Should I play solo or with others at the start?

Solo is harder, but it teaches better habits.

Playing with others can smooth out mistakes, but it also hides them. In a group, someone else might carry ammo, draw aggro, or finish fights you misplay.

Solo play forces you to:

Pick fights carefully

Manage resources properly

Learn when to leave

If you prefer squads, that’s fine, but make sure you still understand what keeps you alive. Early dependence on teammates can slow individual improvement.

How do I know when to extract?

Earlier than you think.

Many early losses happen after a “one more stop” decision. You’ve already filled your bag, but you want to check one more building. That’s usually when things go wrong.

A good rule early on:

If your inventory is mostly full, start planning extraction

If your ammo or healing drops below half, start leaving

If you’ve already completed your main goal, don’t linger

Extraction is progress. Dying resets progress.
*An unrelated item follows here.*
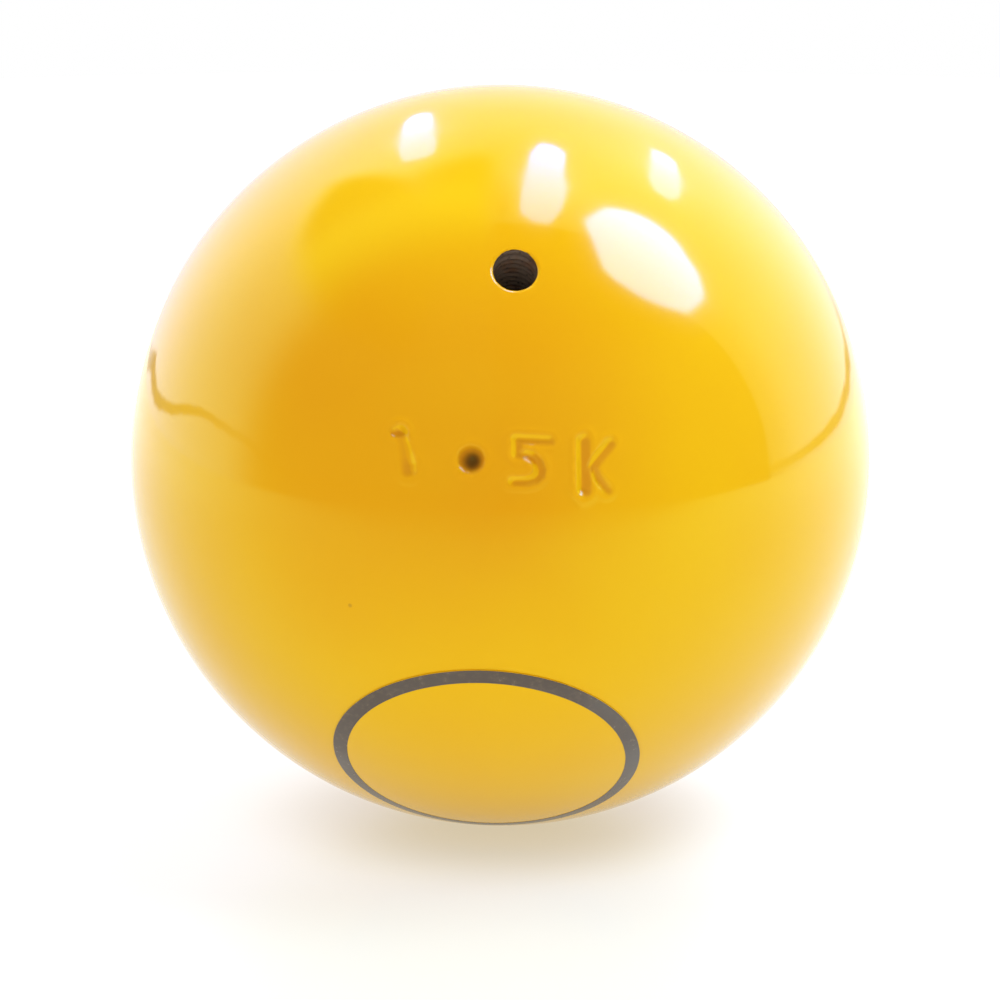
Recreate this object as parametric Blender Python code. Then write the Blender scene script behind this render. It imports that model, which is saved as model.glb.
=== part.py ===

What mistakes should I stop making immediately?

These come up again and again:

Chasing noise without context

Fighting in open areas

Looting too long in one spot

Entering high-tier zones early

Treating every raid like a win-or-lose scenario

Arc Raiders rewards steady accumulation. You don’t need big wins early. You need fewer losses.

When does the game start to feel easier?

Usually after you stop trying to “win” every raid.

Once you understand how to avoid unnecessary fights, manage resources, and extract consistently, the pressure drops. Gear lasts longer. Progress feels smoother. Losses hurt less because they happen less often.